▶ Data

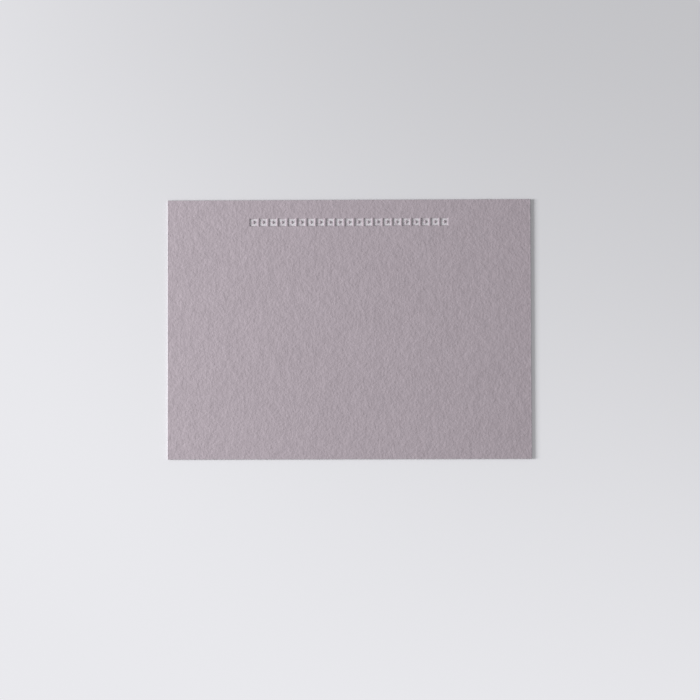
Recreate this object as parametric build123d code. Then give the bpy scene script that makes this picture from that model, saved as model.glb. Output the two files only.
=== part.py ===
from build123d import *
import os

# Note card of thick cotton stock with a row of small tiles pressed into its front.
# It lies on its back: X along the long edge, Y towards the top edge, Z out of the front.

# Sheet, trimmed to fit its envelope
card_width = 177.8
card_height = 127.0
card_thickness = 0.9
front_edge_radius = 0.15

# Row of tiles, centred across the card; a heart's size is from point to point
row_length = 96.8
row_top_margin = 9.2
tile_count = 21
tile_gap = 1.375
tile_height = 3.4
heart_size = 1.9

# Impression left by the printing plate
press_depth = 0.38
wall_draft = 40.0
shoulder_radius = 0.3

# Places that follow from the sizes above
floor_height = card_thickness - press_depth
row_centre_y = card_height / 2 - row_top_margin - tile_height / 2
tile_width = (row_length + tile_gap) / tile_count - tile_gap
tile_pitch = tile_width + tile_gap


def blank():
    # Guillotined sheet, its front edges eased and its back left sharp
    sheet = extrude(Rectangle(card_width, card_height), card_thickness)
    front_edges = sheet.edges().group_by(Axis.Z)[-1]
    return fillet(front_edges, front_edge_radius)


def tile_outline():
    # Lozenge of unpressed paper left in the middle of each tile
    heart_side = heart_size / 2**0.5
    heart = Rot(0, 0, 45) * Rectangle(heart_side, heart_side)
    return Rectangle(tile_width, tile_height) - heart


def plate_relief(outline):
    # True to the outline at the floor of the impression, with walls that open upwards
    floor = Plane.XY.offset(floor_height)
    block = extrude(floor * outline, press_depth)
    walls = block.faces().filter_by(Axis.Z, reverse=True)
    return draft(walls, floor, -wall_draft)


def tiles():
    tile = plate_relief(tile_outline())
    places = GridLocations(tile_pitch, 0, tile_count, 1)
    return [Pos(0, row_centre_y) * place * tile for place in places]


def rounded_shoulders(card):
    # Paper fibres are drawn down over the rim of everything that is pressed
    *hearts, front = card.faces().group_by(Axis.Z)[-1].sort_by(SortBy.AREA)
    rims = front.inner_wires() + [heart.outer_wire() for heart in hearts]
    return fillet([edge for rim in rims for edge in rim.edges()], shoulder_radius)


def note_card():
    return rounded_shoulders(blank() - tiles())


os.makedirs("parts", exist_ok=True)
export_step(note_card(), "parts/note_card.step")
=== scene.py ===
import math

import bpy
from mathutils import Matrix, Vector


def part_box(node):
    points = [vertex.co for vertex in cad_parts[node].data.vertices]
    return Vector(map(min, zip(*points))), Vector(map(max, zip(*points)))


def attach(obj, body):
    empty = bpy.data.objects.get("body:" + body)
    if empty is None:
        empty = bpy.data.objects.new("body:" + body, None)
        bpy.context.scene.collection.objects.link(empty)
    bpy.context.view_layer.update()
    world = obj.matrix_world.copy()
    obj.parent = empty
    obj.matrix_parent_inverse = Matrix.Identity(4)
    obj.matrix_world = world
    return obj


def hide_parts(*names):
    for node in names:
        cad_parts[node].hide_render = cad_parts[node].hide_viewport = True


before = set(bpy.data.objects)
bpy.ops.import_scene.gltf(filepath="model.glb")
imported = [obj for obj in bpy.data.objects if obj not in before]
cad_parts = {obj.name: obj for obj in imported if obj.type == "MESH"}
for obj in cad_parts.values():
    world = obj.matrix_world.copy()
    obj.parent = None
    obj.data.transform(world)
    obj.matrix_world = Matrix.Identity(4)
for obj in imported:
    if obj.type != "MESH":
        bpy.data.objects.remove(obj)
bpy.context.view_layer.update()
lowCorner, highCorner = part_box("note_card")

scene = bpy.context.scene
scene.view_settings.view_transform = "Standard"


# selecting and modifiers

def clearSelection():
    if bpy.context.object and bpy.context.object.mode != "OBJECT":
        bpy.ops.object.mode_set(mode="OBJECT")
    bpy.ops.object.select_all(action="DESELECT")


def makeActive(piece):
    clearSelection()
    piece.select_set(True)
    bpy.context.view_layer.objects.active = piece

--

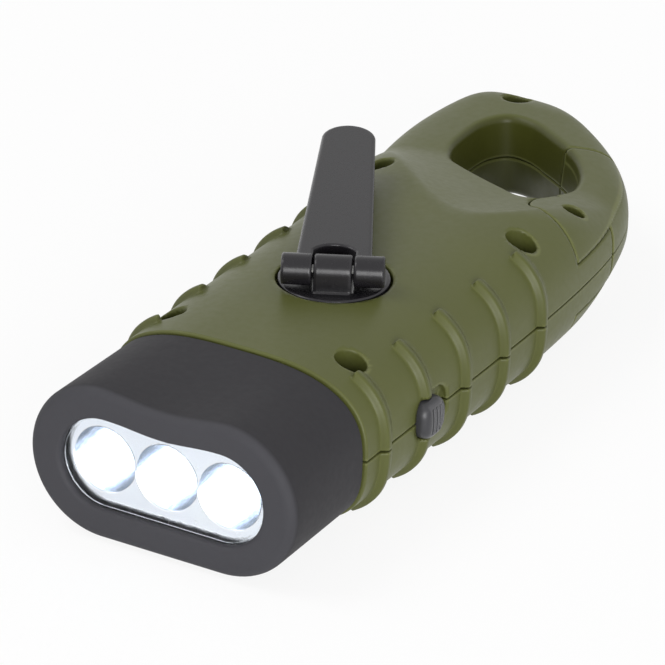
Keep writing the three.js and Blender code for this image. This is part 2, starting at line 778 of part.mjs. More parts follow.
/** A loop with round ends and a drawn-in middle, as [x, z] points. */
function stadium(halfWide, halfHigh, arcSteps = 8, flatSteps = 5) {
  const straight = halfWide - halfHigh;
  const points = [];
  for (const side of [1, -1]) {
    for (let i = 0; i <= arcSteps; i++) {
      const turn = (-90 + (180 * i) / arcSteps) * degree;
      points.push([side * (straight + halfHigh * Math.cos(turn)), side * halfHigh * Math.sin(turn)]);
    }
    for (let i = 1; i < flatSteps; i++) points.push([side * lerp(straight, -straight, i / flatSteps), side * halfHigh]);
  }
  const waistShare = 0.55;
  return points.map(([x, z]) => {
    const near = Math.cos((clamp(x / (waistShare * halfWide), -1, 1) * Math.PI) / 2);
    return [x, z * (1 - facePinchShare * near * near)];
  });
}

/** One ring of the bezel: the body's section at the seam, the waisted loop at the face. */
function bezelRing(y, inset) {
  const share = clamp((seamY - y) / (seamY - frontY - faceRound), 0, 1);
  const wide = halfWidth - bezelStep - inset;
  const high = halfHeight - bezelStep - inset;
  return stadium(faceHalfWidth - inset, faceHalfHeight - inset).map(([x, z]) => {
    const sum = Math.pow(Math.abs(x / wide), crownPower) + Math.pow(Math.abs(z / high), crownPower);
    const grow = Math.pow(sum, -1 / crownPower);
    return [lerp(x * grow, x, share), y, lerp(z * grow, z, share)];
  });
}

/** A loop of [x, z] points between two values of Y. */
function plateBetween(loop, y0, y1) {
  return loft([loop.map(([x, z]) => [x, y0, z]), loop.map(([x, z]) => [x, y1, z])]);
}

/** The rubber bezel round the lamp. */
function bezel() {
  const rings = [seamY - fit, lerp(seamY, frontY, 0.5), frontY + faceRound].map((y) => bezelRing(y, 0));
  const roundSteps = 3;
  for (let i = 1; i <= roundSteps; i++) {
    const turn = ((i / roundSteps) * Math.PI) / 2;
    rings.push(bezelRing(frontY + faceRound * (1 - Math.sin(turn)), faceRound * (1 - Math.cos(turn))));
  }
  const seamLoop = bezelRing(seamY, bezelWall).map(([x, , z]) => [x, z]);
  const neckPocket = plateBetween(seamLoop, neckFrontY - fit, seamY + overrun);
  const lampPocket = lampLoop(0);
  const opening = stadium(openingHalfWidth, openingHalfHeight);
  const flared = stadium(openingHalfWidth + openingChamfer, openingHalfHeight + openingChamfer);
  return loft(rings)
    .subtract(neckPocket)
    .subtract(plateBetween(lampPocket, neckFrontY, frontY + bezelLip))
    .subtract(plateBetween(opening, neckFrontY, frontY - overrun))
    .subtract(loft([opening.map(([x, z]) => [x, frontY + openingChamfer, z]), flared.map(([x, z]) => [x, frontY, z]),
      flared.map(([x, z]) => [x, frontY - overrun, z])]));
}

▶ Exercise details
Your output shall consist solely of the lines from the line with "Recreate this object" to the line with "front_edge_radius = 0.15", reproduced exactly, both ends included.

▶ Finished answer
Recreate this object as parametric build123d code. Then give the bpy scene script that makes this picture from that model, saved as model.glb. Output the two files only.
=== part.py ===
from build123d import *
import os

# Note card of thick cotton stock with a row of small tiles pressed into its front.
# It lies on its back: X along the long edge, Y towards the top edge, Z out of the front.

# Sheet, trimmed to fit its envelope
card_width = 177.8
card_height = 127.0
card_thickness = 0.9
front_edge_radius = 0.15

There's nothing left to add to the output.